Besagte Zeitreise in die Historie wird – trotz des umfänglichen Knaben- und Jungmännerchors der Domsingknaben – vor allem durch die ganz jungen Gesangssolisten und durch das Barock-Orchester des anscheinend in Polen beheimateten Collegium Copernicus angeführt. Während viele andere Aufführungen des Weihnachtsoratoriums mit (erwachsenen) Solistinnen für die Sopran- und Alt-Arien arbeiten, setzt Stefan Steinemann auch hier auf seinen Sängernachwuchs; und das Collegium Copernicus musiziert auf (nachgebauten) historischen Instrumenten wie Naturhörner und Griffloch-Trompeten. Beide Entscheidungen führen zu wesentlichen, weil geschichtsbewusst-klanglichen, farblich reizvollen und plastischen Eindrücken; gleichzeitig sind sie aber natürlich auch ein ästhetisches Wagnis. Gerade auf dem Natur-Horn und der Griffloch-Trompete erstrahlt gewiss nicht jeder Ton so, wie er auf Ventilinstrumenten erstrahlen könnte; und die Stimmen der ganz jungen Knaben sind naturgemäß noch nicht voll entwickelt, tragend, ausgebildet.

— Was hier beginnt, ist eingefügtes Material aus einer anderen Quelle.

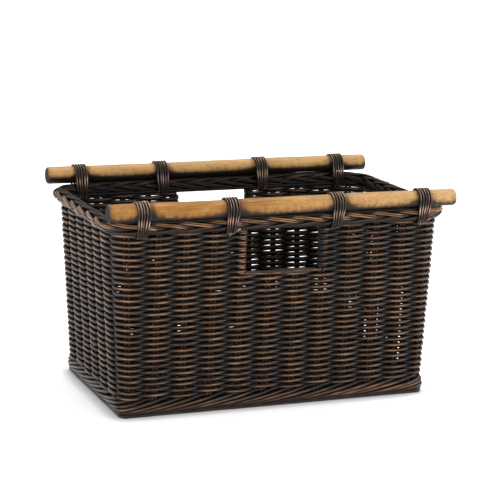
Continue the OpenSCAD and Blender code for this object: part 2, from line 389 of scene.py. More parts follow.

Der Nachwuchs der Domsingknaben wird schon früh gefördert und gefordert
Da wird dann die eine oder andere Passage zu einem mitfiebernden Balance-Akt. Aber genau das geschieht zugunsten des Nachwuchses, der damit schon früh gefördert und gefordert wird – vor aller Ohren zu bestehen hat. Und letztlich taten dies auch bewundernswert Theo Kammer, Ferdinand Lidl, Jasper Bogatzki, Joseph Edin und Dominik Kögl im Angesicht anspruchsvoller Solo-Partien. Sie standen dem Tenor Martin Platz (Evangelist) zur Seite und dem Bassisten Sebastian Myrus, beide souveräne Gestalter ihrer Rezitative und Arien. Martin Platz bestach fokussiert-schlank, hell erstrahlend, koloraturenkettengeschmeidig; Sebastian Myrus durch eine milde, gleichwohl bestens prononcierende Tiefe. Die ewigen Text-, Melodie- und Harmonie-Schönheiten barocker Choräle aber, ob schlichter Natur oder komplexer Verarbeitung, lagen wieder bei den Domsingknaben in besten, da homogen vereinten Kehlen. Begeisterter Applaus.